The largest chocolate suppliers in the UK do have some Fairtrade products, but by no means the whole range. Critics would say that the big companies are using the Fairtrade logo for PR purposes and don’t show a commitment to the developing countries. Divine are a range of really delicious good quality chocolate that is entirely Fairtrade, and they are easy to find in the supermarkets, as well as Oxfam. They are doing Easter Eggs too, so look out for them.
Hotel Chocolat in St Albans is about to enter their busiest time of year. They do not use Fairtrade chocolate because they have developed their own strategy of “fair” and ethical trade. As Lynn Cunningham, company director explains “We had looked at the very respectable achievements of Fair Trade and the Ethical Trading Initiative, but it was clear to me that we needed to do something that better fitted our own business culture…more hands-on.” Hotel Chocolat work with producers in Ghana and St Lucia, and pay 30-40% above market rates for cocoa, and pay within a week. Previous customers were taking an outrageous six months to pay the farmers, which meant many were struggling to plan ahead. So I think you can shop in their (fairly…) guilt-free.
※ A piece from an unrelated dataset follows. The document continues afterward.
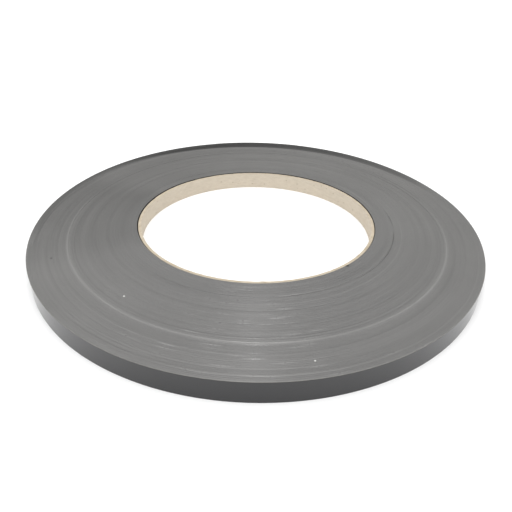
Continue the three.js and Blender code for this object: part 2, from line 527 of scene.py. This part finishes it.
def crescentAt(angle, radius):
    # 0 inside the raised turns, rising to 1 at the last one
    narrowest = crescentLook["narrowest"]
    share = narrowest + (1 - narrowest) * towards(angle, crescentLook["widestAt"], 0.25)
    width = (woundRadius - crescentRadius) * share
    return np.clip((radius - woundRadius + width) / width, 0, 1)


def crescentShade(angle, radius):
    # painted shade on the raised turns: darkest at the back, and darkening more gradually across it at the
    # back left
    tone = (crescentLook["tone"] + crescentLook["backShade"] * towards(angle, 92)
            + crescentLook["leftShade"] * towards(angle, 185, 4))
    within = crescentAt(angle, radius + crescentLook["shadeFrom"] * towards(angle, 60))
    here = (smoothstep(within, 0, 0.1 + 0.9 * towards(angle, 150, 6))
            * smoothstep(towards(angle, crescentLook["widestAt"], 0.4), 0.2, 0.6))
    # a thin line of painted shadow along its inner edge, on the left
    innerEdgeShadow = bell(crescentAt(angle, radius) - 0.08, 0.1) * smoothstep(towards(angle, 180), 0.85, 0.97)
    return tone * here + crescentLook["innerEdgeShade"] * innerEdgeShadow


# how the light and dark of the wound face vary
shadeLook = {
    "middleTone": 0.5,
    "paintedShadeRight": 0.065,
    "paintedShadeBack": 0.135,
    "paintedShadeBackLeft": 0.24,
    "turnByTurn": 0.04,
    "paintedStreaksInFront": 0.05,  # on top of that: painted streaks of the highlight, strongest in front
    "broad": 0.04,
    "dashes": 0.6,  # how bright the brightest short painted glints are
    "dashesFrom": 1.2,  # higher for fewer of them
}


def liftOf(angle, radius):
    climbed = climbHeight * towards(angle, crescentLook["highestAt"], crescentLook["fall"])
    return (climbed * crescentAt(angle, radius) ** crescentLook["curve"]
            + ridgeLook["lift"] * ridgeAt(angle, radius)
            - grooveLook["drop"] * grooveAt(angle, radius))


def toneOf(angle, radius):
    # painted shade: the cut is a little darker on the right and at the back, and most at the back left
    shadeHere = (shadeLook["paintedShadeRight"] * np.cos(angle) + shadeLook["paintedShadeBack"] * np.sin(angle)
            + shadeLook["paintedShadeBackLeft"] * towards(angle, 135, 2))
    return (ridgeLook["tone"] * ridgeAt(angle, radius) - shadeHere
            + grooveLook["tone"] * grooveAt(angle, radius) + crescentShade(angle, radius))


windLook = {
    "bands": {
        "innerTurns": {"node": "inner_turns", "jitter": 0.6},
        "middleTurns": {"node": "middle_turns", "jitter": 0.6},
        "proudTurns": {"node": "proud_turns", "jitter": 0.8},
        "outerTurns": {"node": "outer_turns", "jitter": 0.7},
        "raisedTurns": {"node": "raised_turns", "jitter": 1.0},
    },
    "stepsPerTurn": 120,
    "startsAt": 75,  # degrees; where every band begins and ends
    "turnPitch": 0.123 * mm,
    "slack": 0.004 * mm,
    "crownIn": 0.012 * mm,
    "crownOut": 0.006 * mm,
    "fineJitter": 0.012 * mm,
    "broadJitter": 0.012 * mm,
    "knotsPerTurn": 3,
    "broadTurns": 8,
    "level": 0.04 * mm,
    "clearance": 0.12 * mm,  # between the core and the first turn
    "bulge": 0.2 * mm,  # the first turns have sprung off the core on one side
    "bulgeAt": 203,
}

rng = np.random.default_rng(rollSeed)
fineKnots = rng.normal(0, 1, 1200)
toneKnots = rng.normal(0, 1, 1200)
broadKnots = rng.normal(0, 1, (40, 12))


def fineNoise(knots, turn):
    # changes from turn to turn, and slowly along each turn
    return np.interp(turn * windLook["knotsPerTurn"], np.arange(len(knots)), knots)


def broadNoise(turn, angle):
    # bands of several turns that come and go round the roll
    rows, columns = broadKnots.shape
    row = np.clip(turn / windLook["broadTurns"], 0, rows - 1.01)
    column = (angle % fullTurn) / fullTurn * columns
    r0, c0 = row.astype(int), column.astype(int) % columns
    fr, fc = row - r0, column - np.floor(column)
    c1 = (c0 + 1) % columns
    fr, fc = fr * fr * (3 - 2 * fr), fc * fc * (3 - 2 * fc)
    low = broadKnots[r0, c0] * (1 - fc) + broadKnots[r0, c1] * fc
    high = broadKnots[r0 + 1, c0] * (1 - fc) + broadKnots[r0 + 1, c1] * fc
    return low * (1 - fr) + high * fr


def bulgeOf(angle, radius):
    share = np.clip((grooveRadius - radius) / (grooveRadius - coreRadius), 0, 1)
    return windLook["bulge"] * share * towards(angle, windLook["bulgeAt"], 0.8)


def windBand(name, startRadius, turnsBefore):
    band = windLook["bands"][name]
    outer = outerRadius(band["node"])
    level = min(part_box(band["node"])[0].z, windLook["level"])
    turns = max(1, round((outer - startRadius) / windLook["turnPitch"]))
    pitch = (outer - startRadius) / turns
    thickness = pitch - windLook["slack"]
    start = math.radians(windLook["startsAt"])
    perTurn = windLook["stepsPerTurn"]
    glints = rng.normal(0, 1, (turns // 2 + 2, perTurn))

    def place(along, across, up):
        turn = along * turns
        angle = start + turn * fullTurn
        radius = startRadius + turn * pitch + across * thickness
        jitter = windLook["fineJitter"] * fineNoise(fineKnots, turnsBefore + turn)
        jitter = jitter + windLook["broadJitter"] * broadNoise(turnsBefore + turn, angle)
        # the slit edge is crowned
        crown = np.where(across < 0.25, windLook["crownIn"], np.where(across > 0.75, windLook["crownOut"], 0))
        height = level + up * tapeWidth + np.where(up > 0.5, -crown, crown)
        height = height + jitter * band["jitter"] + liftOf(angle, radius)
        return angle, radius + bulgeOf(angle, radius) + ovalAt(angle, radius), np.maximum(height, 0)

    def attributes(along, across, up):
        turn = turnsBefore + along * turns
        angle = start + turn * fullTurn
        radius = startRadius + (turn - turnsBefore) * pitch
        step = np.round(along * turns * perTurn).astype(int)
        # a painted glint is a step long and a turn or two wide, and strongest in front; it also sets the
        # polish
        glint = glints[(turn - turnsBefore).astype(int) // 2, step % perTurn]
        glint = glint * (0.2 + 0.8 * towards(angle, -90, 6))
        fine = shadeLook["turnByTurn"] + shadeLook["paintedStreaksInFront"] * towards(angle, -85, 2)
        tone = (shadeLook["middleTone"] + fine * fineNoise(toneKnots, turn)
                + shadeLook["broad"] * broadNoise(turn, angle))
        # the tone carries painted shade and painted highlights round the roll, and the painted glints
        tone = (tone + toneOf(angle, radius)
                + shadeLook["dashes"] * np.maximum(glint - shadeLook["dashesFrom"], 0))
        # layer is 0 on the liner's edge and 1 on the foil's
        return {"tone": tone, "polish": np.clip(0.6 * glint, -1, 1), "layer": smoothstep(across, 0.3, 0.7)}

    piece = windStrip(name, flatStrip(turns * perTurn, 2), place, attributes)
    settle(piece, edgeMaterial, band["node"])
    return startRadius + turns * pitch, turnsBefore + turns


reached, turnsSoFar = coreRadius + windLook["clearance"], 0
for name in windLook["bands"]:
    reached, turnsSoFar = windBand(name, reached, turnsSoFar)
print("wound", turnsSoFar, "turns")


# the last turn and the free end, layer by layer
tailLook = {
    "layers": {
        "liner": {"from": 0.0, "thickness": 0.059 * mm, "slot": "release_liner", "material": linerMaterial},
        "adhesive": {"from": 0.063 * mm, "thickness": 0.02 * mm, "slot": "adhesive",
                     "material": adhesiveMaterial},
        "foil": {"from": 0.087 * mm, "thickness": 0.032 * mm, "slot": "foil_face", "material": foilMaterial},
    },
    "endLength": 40 * mm,
    "rows": 6,
    "turnSteps": 300,
    "endSteps": 60,
    "flapSteps": 30,
    "liftBend": 7 * mm,  # how much of the tape bends where the end lifts
    "peelBend": 5 * mm,
}
rootPoint = Vector(joints["end_lift"]["pos_m"])
peelPoint = Vector(joints["foil_peel"]["pos_m"])
rootAngle = math.atan2(rootPoint.y, rootPoint.x)
peelAngle = math.atan2(peelPoint.y, peelPoint.x)
tipAngle = rootAngle + tailLook["endLength"] / rootPoint.length
tapeThickness = tailLook["layers"]["foil"]["from"] + tailLook["layers"]["foil"]["thickness"]
turnGrowth = windLook["turnPitch"] / fullTurn
lastStart = reached + windLook["slack"]


def lastRadius(angle):
    return lastStart + turnGrowth * (angle - rootAngle)


def freeRadius(angle):
    return rootPoint.length - tapeThickness + turnGrowth * (angle - rootAngle)


def layStrip(name, look, fromAngle, toAngle, radiusAt, steps):
    def place(along, across, up):
        angle = fromAngle + along * (toAngle - fromAngle)
        radius = radiusAt(angle) + look["from"] + across * look["thickness"]
        return angle, radius, windLook["level"] + up * tapeWidth + liftOf(angle, woundRadius)

    return windStrip(name, flatStrip(steps, 1, tailLook["rows"]), place)


for layer, look in tailLook["layers"].items():
    turn = layStrip("lastTurn" + layer.title(), look, rootAngle, rootAngle + fullTurn, lastRadius,
                    tailLook["turnSteps"])
    settle(turn, look["material"], "last_turn_" + layer)

for layer, look in tailLook["layers"].items():
    endTo = tipAngle if layer == "liner" else peelAngle
    end = layStrip("end" + layer.title(), look, rootAngle, endTo, freeRadius, tailLook["endSteps"])
    settleBent(end, look["material"], "end_" + layer)
    if layer != "liner":
        flap = layStrip("flap" + layer.title(), look, peelAngle, tipAngle, freeRadius, tailLook["flapSteps"])
        settleBent(flap, look["material"], "flap_" + layer)
print("laid the last turn and the free end")


cameraLook = {
    "elevation": 29.62,
    "distance": 169.7 * mm,
    "lens": 33.946875,
    "roll": 1.21,
    "shiftX": -0.0007,
    "shiftY": -0.0595,
    "nearClip": 10 * mm,
}


def placeCamera():
    camera = bpy.data.objects.new("camera", bpy.data.cameras.new("camera"))
    bpy.context.scene.collection.objects.link(camera)
    tilt = math.radians(cameraLook["elevation"])
    back = Vector((0, -math.cos(tilt), math.sin(tilt)))
    middle = Vector((0, 0, tapeWidth / 2))
    aim = Matrix.Rotation(math.radians(90) - tilt, 4, "X")
    turn = aim @ Matrix.Rotation(math.radians(cameraLook["roll"]), 4, "Z")
    camera.matrix_world = Matrix.Translation(middle + back * cameraLook["distance"]) @ turn
    camera.data.lens = cameraLook["lens"]
    camera.data.shift_x = cameraLook["shiftX"]
    camera.data.shift_y = cameraLook["shiftY"]
    camera.data.clip_start = cameraLook["nearClip"]
    bpy.context.scene.camera = camera
    print("placed the camera")


floorLook = {"radius": 6.0, "colour": "#fafafa", "roughness": 0.9}


def makeFloor():
    # White paper sweep: matt, with no mark on it.
    bm = bmesh.new()
    bmesh.ops.create_circle(bm, cap_ends=True, segments=96, radius=floorLook["radius"])
    mesh = bpy.data.meshes.new("floor")
    bm.to_mesh(mesh)
    bm.free()
    floor = bpy.data.objects.new("floor", mesh)
    bpy.context.scene.collection.objects.link(floor)
    material, tree = newMaterial("whitePaperSweep")
    finishMaterial(tree, Base_Color=linear(floorLook["colour"]), Roughness=floorLook["roughness"])
    mesh.materials.append(material)
    print("laid the floor")


lightLook = {
    "lowSky": 0.45,
    "highSky": 1.35,
    "lowSkyTo": 0.2,  # sine of the height above the horizon
    "highSkyFrom": 0.7,
    "backdrop": 1.0,  # what shows behind the floor in a low view
    # sizes in metres, power in watts
    "softboxes": [
        {"name": "overheadSoftbox", "at": (-0.03, -0.25, 0.8), "size": 0.5, "power": 2.4},
        {"name": "stripLight", "at": (0.0, 0.38, 0.62), "size": 0.05, "power": 0.14},
    ],
}


def makeLights():
    world = bpy.data.worlds.new("studio")
    bpy.context.scene.world = world
    world.use_nodes = True
    tree = world.node_tree
    # a white tent, brighter overhead than round the sides
    place = addNode(tree, "TexCoord")
    split = addNode(tree, "SeparateXYZ", Vector=place.outputs["Generated"])
    sky = addNode(tree, "MapRange", {"interpolation_type": "SMOOTHSTEP"}, Value=split.outputs["Z"],
                  From_Min=lightLook["lowSkyTo"], From_Max=lightLook["highSkyFrom"],
                  To_Min=lightLook["lowSky"], To_Max=lightLook["highSky"])
    background = tree.nodes["Background"]
    background.inputs["Color"].default_value = (1, 1, 1, 1)
    ray = addNode(tree, "LightPath")
    shown = addNode(tree, "Mix", {"data_type": "FLOAT"}, _0=ray.outputs["Is Camera Ray"],
                    _2=sky.outputs["Result"], _3=lightLook["backdrop"])
    tree.links.new(shown.outputs[0], background.inputs["Strength"])
    for box in lightLook["softboxes"]:
        data = bpy.data.lights.new(box["name"], "AREA")
        data.shape = "SQUARE"
        data.size = box["size"]
        data.energy = box["power"]
        lamp = bpy.data.objects.new(box["name"], data)
        bpy.context.scene.collection.objects.link(lamp)
        lamp.location = box["at"]
        lamp.rotation_euler = (-Vector(box["at"])).to_track_quat("-Z", "Y").to_euler()
    print("lit the scene")


placeCamera()
makeFloor()
makeLights()
bpy.context.scene.view_settings.view_transform = "Standard"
Fairtrade is about better prices, decent working conditions, local sustainability, and fair terms of trade for farmers and workers in the developing world. By requiring companies to pay sustainable prices (which must never fall lower than the market price), Fairtrade addresses the injustices of conventional trade, which traditionally discriminates against the poorest, weakest producers. It enables them to improve their position and have more control over their lives. The Fairtrade Foundation has licensed over 3,000 Fairtrade certified products for sale through retail and catering outlets in the UK.
Leon Superfood Salad
from The Fairtrade Everyday Cookbook (published by Dorling Kindersley)
30g Fairtrade quinoa
200g broccoli, cut into florets
120g peas, fresh or frozen, cooked
2 dessertspoons juice of Fairtrade lemon
4 dessertspoons olive oil
salt and Fairtrade pepper, to season
100g cucumber, cut into batons
100g feta cheese, crumbled
20g alfalfa sprouts
20g toasted seeds (eg Fairtrade sunflower, flax and pumpkin seeds)
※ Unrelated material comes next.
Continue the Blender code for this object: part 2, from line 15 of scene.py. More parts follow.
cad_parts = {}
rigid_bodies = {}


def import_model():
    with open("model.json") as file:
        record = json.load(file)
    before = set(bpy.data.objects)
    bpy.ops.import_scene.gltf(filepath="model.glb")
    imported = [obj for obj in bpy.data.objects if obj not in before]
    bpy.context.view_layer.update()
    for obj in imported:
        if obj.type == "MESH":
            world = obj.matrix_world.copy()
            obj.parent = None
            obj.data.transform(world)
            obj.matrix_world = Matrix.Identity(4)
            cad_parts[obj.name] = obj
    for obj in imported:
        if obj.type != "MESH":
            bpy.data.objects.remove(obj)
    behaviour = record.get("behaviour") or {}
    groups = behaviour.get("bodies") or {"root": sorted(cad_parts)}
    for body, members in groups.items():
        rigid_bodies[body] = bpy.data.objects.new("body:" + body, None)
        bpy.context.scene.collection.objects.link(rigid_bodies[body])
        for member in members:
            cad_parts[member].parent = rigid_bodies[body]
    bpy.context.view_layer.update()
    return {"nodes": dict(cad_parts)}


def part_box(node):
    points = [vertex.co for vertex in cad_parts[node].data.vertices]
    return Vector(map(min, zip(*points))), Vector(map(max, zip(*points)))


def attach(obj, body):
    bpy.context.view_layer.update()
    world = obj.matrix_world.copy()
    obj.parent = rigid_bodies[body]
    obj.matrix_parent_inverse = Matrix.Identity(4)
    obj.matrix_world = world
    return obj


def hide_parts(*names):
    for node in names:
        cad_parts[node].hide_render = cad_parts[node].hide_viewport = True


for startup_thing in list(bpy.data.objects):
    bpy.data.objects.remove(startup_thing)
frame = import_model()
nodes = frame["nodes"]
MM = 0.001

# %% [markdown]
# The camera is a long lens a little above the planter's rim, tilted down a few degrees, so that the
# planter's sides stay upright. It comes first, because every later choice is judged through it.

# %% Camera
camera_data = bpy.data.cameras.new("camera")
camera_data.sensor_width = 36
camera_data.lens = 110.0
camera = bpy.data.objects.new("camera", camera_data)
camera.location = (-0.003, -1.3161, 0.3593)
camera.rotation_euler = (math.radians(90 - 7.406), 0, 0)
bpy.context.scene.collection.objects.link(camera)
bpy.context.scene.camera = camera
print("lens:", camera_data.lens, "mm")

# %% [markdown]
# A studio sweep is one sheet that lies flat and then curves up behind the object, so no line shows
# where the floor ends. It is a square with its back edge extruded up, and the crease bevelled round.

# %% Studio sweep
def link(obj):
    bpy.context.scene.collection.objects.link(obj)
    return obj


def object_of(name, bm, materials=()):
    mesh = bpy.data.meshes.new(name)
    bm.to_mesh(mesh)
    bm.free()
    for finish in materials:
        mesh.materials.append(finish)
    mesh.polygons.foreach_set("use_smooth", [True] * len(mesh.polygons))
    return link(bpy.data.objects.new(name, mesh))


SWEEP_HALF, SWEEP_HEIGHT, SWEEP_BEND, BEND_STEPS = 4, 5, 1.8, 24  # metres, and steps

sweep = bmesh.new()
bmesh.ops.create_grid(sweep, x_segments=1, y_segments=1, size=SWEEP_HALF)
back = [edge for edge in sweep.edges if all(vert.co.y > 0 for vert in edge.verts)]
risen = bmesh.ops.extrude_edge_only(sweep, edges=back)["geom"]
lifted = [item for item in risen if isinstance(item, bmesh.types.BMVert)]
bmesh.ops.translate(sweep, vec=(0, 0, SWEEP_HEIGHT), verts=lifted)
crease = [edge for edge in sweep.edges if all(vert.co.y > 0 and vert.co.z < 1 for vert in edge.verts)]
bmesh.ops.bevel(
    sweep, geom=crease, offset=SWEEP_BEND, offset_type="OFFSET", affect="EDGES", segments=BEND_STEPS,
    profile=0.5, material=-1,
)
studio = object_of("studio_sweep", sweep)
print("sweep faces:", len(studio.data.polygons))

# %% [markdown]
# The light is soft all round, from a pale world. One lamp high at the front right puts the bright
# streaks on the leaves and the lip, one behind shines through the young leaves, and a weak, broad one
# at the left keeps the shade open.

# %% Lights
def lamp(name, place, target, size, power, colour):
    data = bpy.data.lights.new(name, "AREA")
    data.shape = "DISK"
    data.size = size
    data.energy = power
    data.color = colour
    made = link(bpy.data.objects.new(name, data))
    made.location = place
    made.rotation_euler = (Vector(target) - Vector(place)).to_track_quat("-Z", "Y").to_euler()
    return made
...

1 Fairtrade avocado, cut into chunks
handful each of mint and parsley, chopped
1. Cook the quinoa for about 15 minutes following the packet instructions.
2. Steam or boil the broccoli and peas together for three minutes. Drain, then rinse under cold water.
3. Mix together the lemon juice and oil to make a dressing, and season to taste.
3. Build your salad using all the remaining ingredients either on two plates or in a large bowl to share.
4. Dress the salad with the dressing just before you eat it.